◆ **Exercise requirements**
In the following material, identify every line holding the string "parts" and return it.

◆ **Exercise material**
┄┄┄┄┄┄┄┄┄┄

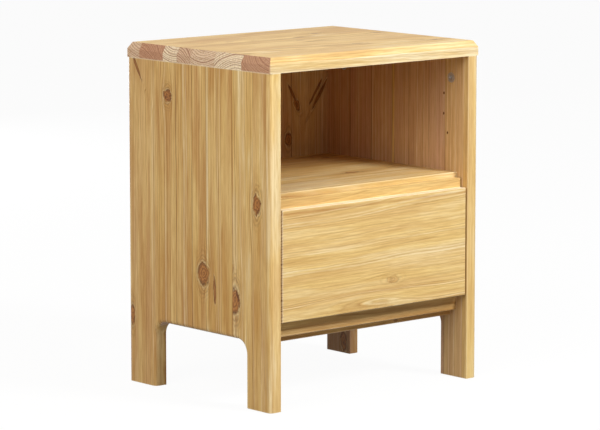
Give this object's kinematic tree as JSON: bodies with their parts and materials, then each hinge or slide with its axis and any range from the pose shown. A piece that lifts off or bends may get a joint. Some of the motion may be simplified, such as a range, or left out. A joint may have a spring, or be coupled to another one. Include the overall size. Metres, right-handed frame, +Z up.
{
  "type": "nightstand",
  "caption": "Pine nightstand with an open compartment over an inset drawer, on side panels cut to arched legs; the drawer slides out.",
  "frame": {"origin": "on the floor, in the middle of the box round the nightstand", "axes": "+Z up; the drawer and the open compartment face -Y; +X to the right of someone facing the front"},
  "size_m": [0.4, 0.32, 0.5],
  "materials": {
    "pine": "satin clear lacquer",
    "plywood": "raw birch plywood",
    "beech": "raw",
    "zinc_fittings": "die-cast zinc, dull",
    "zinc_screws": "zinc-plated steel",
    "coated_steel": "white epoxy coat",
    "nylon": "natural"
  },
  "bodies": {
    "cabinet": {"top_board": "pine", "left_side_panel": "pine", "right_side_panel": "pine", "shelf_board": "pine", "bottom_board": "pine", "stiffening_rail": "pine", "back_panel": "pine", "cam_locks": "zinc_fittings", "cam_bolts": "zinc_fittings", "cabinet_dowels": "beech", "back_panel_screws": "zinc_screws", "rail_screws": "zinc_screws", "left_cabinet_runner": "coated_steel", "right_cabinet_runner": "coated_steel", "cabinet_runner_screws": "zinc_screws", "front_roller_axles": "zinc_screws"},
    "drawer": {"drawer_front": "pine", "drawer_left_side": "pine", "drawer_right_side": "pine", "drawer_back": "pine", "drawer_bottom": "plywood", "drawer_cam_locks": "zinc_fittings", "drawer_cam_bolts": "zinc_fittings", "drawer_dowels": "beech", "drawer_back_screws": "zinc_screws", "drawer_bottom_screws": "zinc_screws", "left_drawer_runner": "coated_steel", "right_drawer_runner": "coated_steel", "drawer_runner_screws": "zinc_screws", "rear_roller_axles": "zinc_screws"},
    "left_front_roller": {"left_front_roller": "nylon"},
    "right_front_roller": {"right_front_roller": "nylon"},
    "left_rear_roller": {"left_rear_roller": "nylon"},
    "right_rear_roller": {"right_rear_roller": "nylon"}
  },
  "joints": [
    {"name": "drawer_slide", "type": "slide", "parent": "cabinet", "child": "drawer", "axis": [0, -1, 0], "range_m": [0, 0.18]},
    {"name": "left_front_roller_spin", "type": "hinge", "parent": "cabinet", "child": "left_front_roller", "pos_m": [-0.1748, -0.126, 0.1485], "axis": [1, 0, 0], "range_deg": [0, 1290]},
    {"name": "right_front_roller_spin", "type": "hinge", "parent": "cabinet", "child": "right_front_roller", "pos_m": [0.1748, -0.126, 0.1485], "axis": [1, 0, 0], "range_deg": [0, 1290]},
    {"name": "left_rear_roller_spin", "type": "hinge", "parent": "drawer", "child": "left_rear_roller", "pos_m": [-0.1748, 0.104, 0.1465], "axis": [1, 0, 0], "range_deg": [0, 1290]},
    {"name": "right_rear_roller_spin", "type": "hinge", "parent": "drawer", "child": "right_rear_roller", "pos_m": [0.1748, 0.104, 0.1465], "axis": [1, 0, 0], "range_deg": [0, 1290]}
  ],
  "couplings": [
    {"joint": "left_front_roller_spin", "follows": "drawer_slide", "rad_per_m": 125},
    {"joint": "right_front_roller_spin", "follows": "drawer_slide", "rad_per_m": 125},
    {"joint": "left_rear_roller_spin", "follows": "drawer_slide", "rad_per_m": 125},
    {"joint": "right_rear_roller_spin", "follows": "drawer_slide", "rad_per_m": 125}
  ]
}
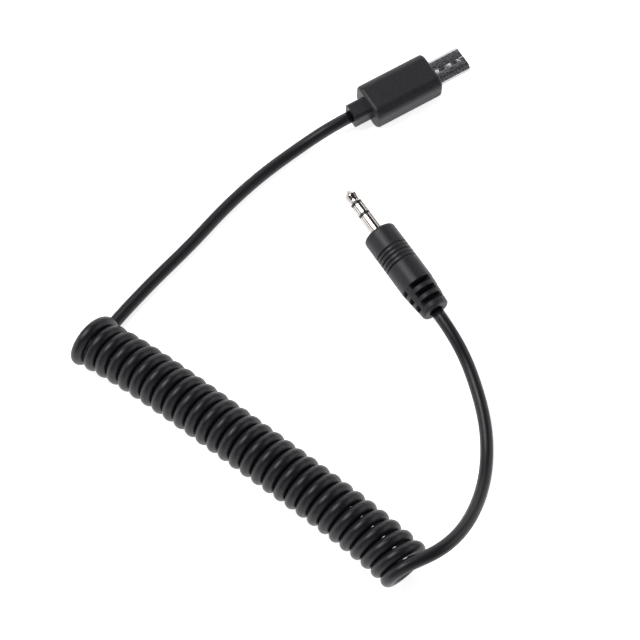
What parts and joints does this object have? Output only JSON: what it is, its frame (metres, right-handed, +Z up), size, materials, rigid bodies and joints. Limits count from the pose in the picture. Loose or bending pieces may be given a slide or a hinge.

┄┄┄┄┄┄┄┄┄┄

◆ **Output of the task**
Give this object's kinematic tree as JSON: bodies with their parts and materials, then each hinge or slide with its axis and any range from the pose shown. A piece that lifts off or bends may get a joint. Some of the motion may be simplified, such as a range, or left out. A joint may have a spring, or be coupled to another one. Include the overall size. Metres, right-handed frame, +Z up.
What parts and joints does this object have? Output only JSON: what it is, its frame (metres, right-handed, +Z up), size, materials, rigid bodies and joints. Limits count from the pose in the picture. Loose or bending pieces may be given a slide or a hinge.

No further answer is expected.